## What is expected
Set down the material once more, exactly as it appears.

## Information supplied
····················

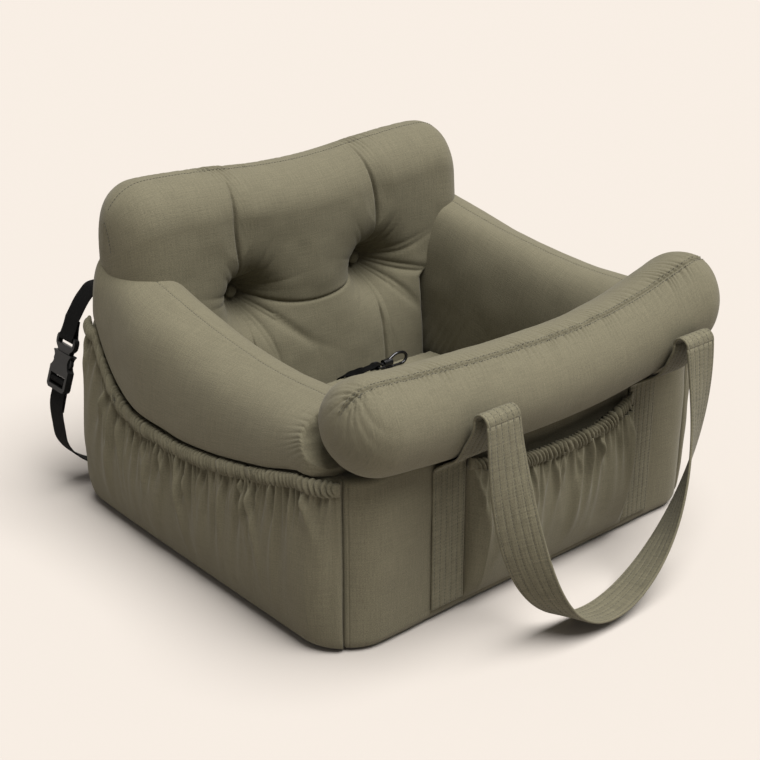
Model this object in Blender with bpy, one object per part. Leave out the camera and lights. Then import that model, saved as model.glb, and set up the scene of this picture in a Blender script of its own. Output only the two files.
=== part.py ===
"""Dog car seat: a soft booster box with a tufted backrest, two arm bolsters and a front roll.

The box stands on z = 0 with its front towards -Y, its backrest towards +Y and its left side
towards -X. All sizes are in metres. The cover panels and their foam boards run round a
rounded rectangle in plan and meet at the middle of each corner. Cushions are crowned closed
forms. Webbing is a flat ribbon carried along a smooth curve. Two carrying handles hinge at
their folds, the seat strap has a side-release buckle, and a tether has a swivel bolt snap.
"""

from math import cos, pi, radians, sin

import bmesh
import bpy
import numpy as np
from mathutils import Matrix, Vector

# Overall box
WIDTH = 0.550
DEPTH = 0.500
CORNER_RADIUS = 0.055
CLEARANCE = 0.0003
OVERRUN = 0.010

# Padded bottom, cover panels and foam boards
BOTTOM_THICKNESS = 0.014
BOTTOM_EDGE_RADIUS = 0.012
COVER_THICKNESS = 0.003
FOAM_BOARD = 0.022
BASE_FOAM_HEIGHT = 0.071
RIM_MIDDLE = 0.150
RIM_FRONT = 0.195
RIM_BACK = 0.225
RIM_LOW_PLACE = 0.030
RIM_FRONT_POWER = 1.6
RIM_BACK_POWER = 4.5
SIDE_STATIONS = 18
CORNER_STEPS = 4

# Arm bolsters
ARM_WIDTH = 0.103
ARM_BULGE = 0.005
ARM_CREST_LOW = 0.254
ARM_CREST_BACK = 0.300
ARM_CREST_FRONT = 0.256
ARM_RIGHT_LIFT = 0.012
ARM_LOW_PLACE = -0.100
ARM_END_ROUND = 0.022
ARM_BACK_DRAW = 0.018
ARM_BACK_TAPER = 0.070
ARM_TUCK_GAP = 0.0012
ARM_FRONT_GAP = 0.0040
ARM_ARC_STEPS = 12
ARM_ROUNDNESS = 2.3
ARM_BACK_ROUNDNESS = 3.2

# Front roll
ROLL_RADIUS = 0.0506
ROLL_RIGHT_SWELL = 0.005
ROLL_MIDDLE_HEIGHT = 0.235
ROLL_LEFT_RISE = 0.020
ROLL_RIGHT_RISE = 0.042
ROLL_LEFT_OVERHANG = 0.004
ROLL_RIGHT_INSET = 0.016
ROLL_BACK_INSET = 0.056
ROLL_END_LENGTH = 0.048
ROLL_STATIONS = 17
ROLL_SIDES = 16

# Backrest cushion
BACKREST_HALF_WIDTH = 0.256
BACKREST_SHOULDER = 0.392
BACKREST_DIP = 0.012
BACKREST_CORNER = 0.050
BACKREST_SEAM_Y = 0.186
BACKREST_BASE_SWELL = 0.076
BACKREST_TOP_SWELL = 0.050
BACKREST_EDGE_ROUND = 0.050
BACKREST_SIDE_ROUND = 0.020
BACKREST_FOOT_ROUND = 0.016
BACKREST_OVERHANG = 0.010
EAR_RISE = 0.006
EAR_DROOP = 0.006
EAR_GAP = 0.004
EAR_SAG_HEIGHT = 0.060
TUFT_SPACING = 0.192
TUFT_HEIGHT = 0.235
TUFT_DEPTH = 0.056
TUFT_SEAT_HALF = 0.0115
TUFT_REACH = 0.024
CHANNEL_DEPTH = 0.016
CHANNEL_HALF_WIDTH = 0.011
CHANNEL_BOW = 0.016
CHANNEL_SAG = 0.018
BUTTON_RADIUS = 0.0080
BUTTON_THICKNESS = 0.0060

# Seat cushion
SEAT_CUSHION_HEIGHT = 0.120
SEAT_EDGE_ROUND = 0.012
SEAT_CROWN = 0.004

# Pockets
POCKET_CLOTH = 0.0025
HEM_RADIUS = 0.005
HEM_DROP = 0.007
HEM_RIPPLE = 0.0007
HEM_RIPPLES = 22
HEM_SIDES = 6
SIDE_HEM_OFFSET = 0.0125
SIDE_POCKET_BULGE = 0.010
FRONT_HEM_MIDDLE = 0.157
FRONT_HEM_END = 0.174
FRONT_HEM_OFFSET = 0.019
FRONT_HEM_END_OFFSET = 0.0075
FRONT_POCKET_BULGE = 0.010
FOLD_DEPTH = 0.0016
POCKET_ROWS = 5
SIDE_FOLDS = 13
FRONT_FOLDS = 9

# Carrying handles
HANDLE_WEBBING_WIDTH = 0.045
HANDLE_WEBBING_THICKNESS = 0.003
FRONT_HANDLE_LEFT = -0.134
FRONT_HANDLE_RIGHT = 0.162
HANDLE_FOLD_RADIUS = 0.009
FRONT_FOLD_REACH = 0.066
FRONT_FOLD_HEIGHT = 0.252
FRONT_HANDLE_DROP = 0.245
FRONT_HANDLE_TILT = radians(8.5)
FRONT_HANDLE_SKEW = 0.030
BACK_HANDLE_SPAN = 0.300
BACK_FOLD_HEIGHT = 0.222
BACK_HANDLE_DROP = 0.206
BACK_HANDLE_TILT = radians(4.0)
STRIP_FOOT_GAP = 0.002

# Seat strap and its buckle
STRAP_WIDTH = 0.030
STRAP_THICKNESS = 0.0015
STRAP_PLANE_GAP = 0.0025
ANCHOR_INSET = 0.060
ANCHOR_DROP = 0.018
ANCHOR_LENGTH = 0.028
ANCHOR_PATCH_THICKNESS = 0.0015
BUCKLE_PLACE = (-0.273, 0.1745)
BUCKLE_TILT = radians(18.7)
BUCKLE_WIDTH = 0.041
BUCKLE_THICKNESS = 0.0088
BUCKLE_WALL = 0.0018
PLUG_LENGTH = 0.0205
PLUG_THICKNESS = 0.0068
PLUG_BAR = 0.0050
PLUG_BAR_THICKNESS = 0.0040
PLUG_SLOT = 0.0065
SLOT_SIDE_CLEARANCE = 0.0010
SOCKET_LENGTH = 0.047
SOCKET_CAVITY_LENGTH = 0.0262
SOCKET_WEB = 0.0020
LADDER_BAR = 0.0040
LADDER_SLOT = 0.0048
PRONG_LENGTH = 0.0235
PRONG_TRAVEL = radians(8.0)
GUIDE_HALF_WIDTH = 0.0030
SCALLOP_RADIUS = 0.0115
SCALLOP_REACH = 0.0060
BUCKLE_EDGE = 0.0009
STRAP_TAIL = 0.024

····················

## Response below
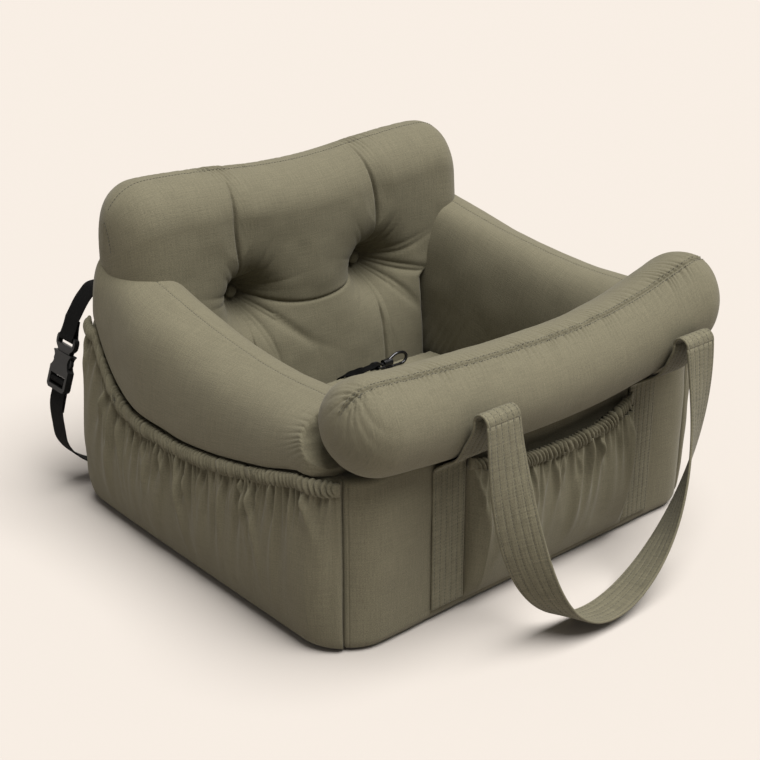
Model this object in Blender with bpy, one object per part. Leave out the camera and lights. Then import that model, saved as model.glb, and set up the scene of this picture in a Blender script of its own. Output only the two files.
=== part.py ===
"""Dog car seat: a soft booster box with a tufted backrest, two arm bolsters and a front roll.

The box stands on z = 0 with its front towards -Y, its backrest towards +Y and its left side
towards -X. All sizes are in metres. The cover panels and their foam boards run round a
rounded rectangle in plan and meet at the middle of each corner. Cushions are crowned closed
forms. Webbing is a flat ribbon carried along a smooth curve. Two carrying handles hinge at
their folds, the seat strap has a side-release buckle, and a tether has a swivel bolt snap.
"""

from math import cos, pi, radians, sin

import bmesh
import bpy
import numpy as np
from mathutils import Matrix, Vector

# Overall box
WIDTH = 0.550
DEPTH = 0.500
CORNER_RADIUS = 0.055
CLEARANCE = 0.0003
OVERRUN = 0.010

# Padded bottom, cover panels and foam boards
BOTTOM_THICKNESS = 0.014
BOTTOM_EDGE_RADIUS = 0.012
COVER_THICKNESS = 0.003
FOAM_BOARD = 0.022
BASE_FOAM_HEIGHT = 0.071
RIM_MIDDLE = 0.150
RIM_FRONT = 0.195
RIM_BACK = 0.225
RIM_LOW_PLACE = 0.030
RIM_FRONT_POWER = 1.6
RIM_BACK_POWER = 4.5
SIDE_STATIONS = 18
CORNER_STEPS = 4

# Arm bolsters
ARM_WIDTH = 0.103
ARM_BULGE = 0.005
ARM_CREST_LOW = 0.254
ARM_CREST_BACK = 0.300
ARM_CREST_FRONT = 0.256
ARM_RIGHT_LIFT = 0.012
ARM_LOW_PLACE = -0.100
ARM_END_ROUND = 0.022
ARM_BACK_DRAW = 0.018
ARM_BACK_TAPER = 0.070
ARM_TUCK_GAP = 0.0012
ARM_FRONT_GAP = 0.0040
ARM_ARC_STEPS = 12
ARM_ROUNDNESS = 2.3
ARM_BACK_ROUNDNESS = 3.2

# Front roll
ROLL_RADIUS = 0.0506
ROLL_RIGHT_SWELL = 0.005
ROLL_MIDDLE_HEIGHT = 0.235
ROLL_LEFT_RISE = 0.020
ROLL_RIGHT_RISE = 0.042
ROLL_LEFT_OVERHANG = 0.004
ROLL_RIGHT_INSET = 0.016
ROLL_BACK_INSET = 0.056
ROLL_END_LENGTH = 0.048
ROLL_STATIONS = 17
ROLL_SIDES = 16

# Backrest cushion
BACKREST_HALF_WIDTH = 0.256
BACKREST_SHOULDER = 0.392
BACKREST_DIP = 0.012
BACKREST_CORNER = 0.050
BACKREST_SEAM_Y = 0.186
BACKREST_BASE_SWELL = 0.076
BACKREST_TOP_SWELL = 0.050
BACKREST_EDGE_ROUND = 0.050
BACKREST_SIDE_ROUND = 0.020
BACKREST_FOOT_ROUND = 0.016
BACKREST_OVERHANG = 0.010
EAR_RISE = 0.006
EAR_DROOP = 0.006
EAR_GAP = 0.004
EAR_SAG_HEIGHT = 0.060
TUFT_SPACING = 0.192
TUFT_HEIGHT = 0.235
TUFT_DEPTH = 0.056
TUFT_SEAT_HALF = 0.0115
TUFT_REACH = 0.024
CHANNEL_DEPTH = 0.016
CHANNEL_HALF_WIDTH = 0.011
CHANNEL_BOW = 0.016
CHANNEL_SAG = 0.018
BUTTON_RADIUS = 0.0080
BUTTON_THICKNESS = 0.0060

# Seat cushion
SEAT_CUSHION_HEIGHT = 0.120
SEAT_EDGE_ROUND = 0.012
SEAT_CROWN = 0.004

# Pockets
POCKET_CLOTH = 0.0025
HEM_RADIUS = 0.005
HEM_DROP = 0.007
HEM_RIPPLE = 0.0007
HEM_RIPPLES = 22
HEM_SIDES = 6
SIDE_HEM_OFFSET = 0.0125
SIDE_POCKET_BULGE = 0.010
FRONT_HEM_MIDDLE = 0.157
FRONT_HEM_END = 0.174
FRONT_HEM_OFFSET = 0.019
FRONT_HEM_END_OFFSET = 0.0075
FRONT_POCKET_BULGE = 0.010
FOLD_DEPTH = 0.0016
POCKET_ROWS = 5
SIDE_FOLDS = 13
FRONT_FOLDS = 9

# Carrying handles
HANDLE_WEBBING_WIDTH = 0.045
HANDLE_WEBBING_THICKNESS = 0.003
FRONT_HANDLE_LEFT = -0.134
FRONT_HANDLE_RIGHT = 0.162
HANDLE_FOLD_RADIUS = 0.009
FRONT_FOLD_REACH = 0.066
FRONT_FOLD_HEIGHT = 0.252
FRONT_HANDLE_DROP = 0.245
FRONT_HANDLE_TILT = radians(8.5)
FRONT_HANDLE_SKEW = 0.030
BACK_HANDLE_SPAN = 0.300
BACK_FOLD_HEIGHT = 0.222
BACK_HANDLE_DROP = 0.206
BACK_HANDLE_TILT = radians(4.0)
STRIP_FOOT_GAP = 0.002

# Seat strap and its buckle
STRAP_WIDTH = 0.030
STRAP_THICKNESS = 0.0015
STRAP_PLANE_GAP = 0.0025
ANCHOR_INSET = 0.060
ANCHOR_DROP = 0.018
ANCHOR_LENGTH = 0.028
ANCHOR_PATCH_THICKNESS = 0.0015
BUCKLE_PLACE = (-0.273, 0.1745)
BUCKLE_TILT = radians(18.7)
BUCKLE_WIDTH = 0.041
BUCKLE_THICKNESS = 0.0088
BUCKLE_WALL = 0.0018
PLUG_LENGTH = 0.0205
PLUG_THICKNESS = 0.0068
PLUG_BAR = 0.0050
PLUG_BAR_THICKNESS = 0.0040
PLUG_SLOT = 0.0065
SLOT_SIDE_CLEARANCE = 0.0010
SOCKET_LENGTH = 0.047
SOCKET_CAVITY_LENGTH = 0.0262
SOCKET_WEB = 0.0020
LADDER_BAR = 0.0040
LADDER_SLOT = 0.0048
PRONG_LENGTH = 0.0235
PRONG_TRAVEL = radians(8.0)
GUIDE_HALF_WIDTH = 0.0030
SCALLOP_RADIUS = 0.0115
SCALLOP_REACH = 0.0060
BUCKLE_EDGE = 0.0009
STRAP_TAIL = 0.024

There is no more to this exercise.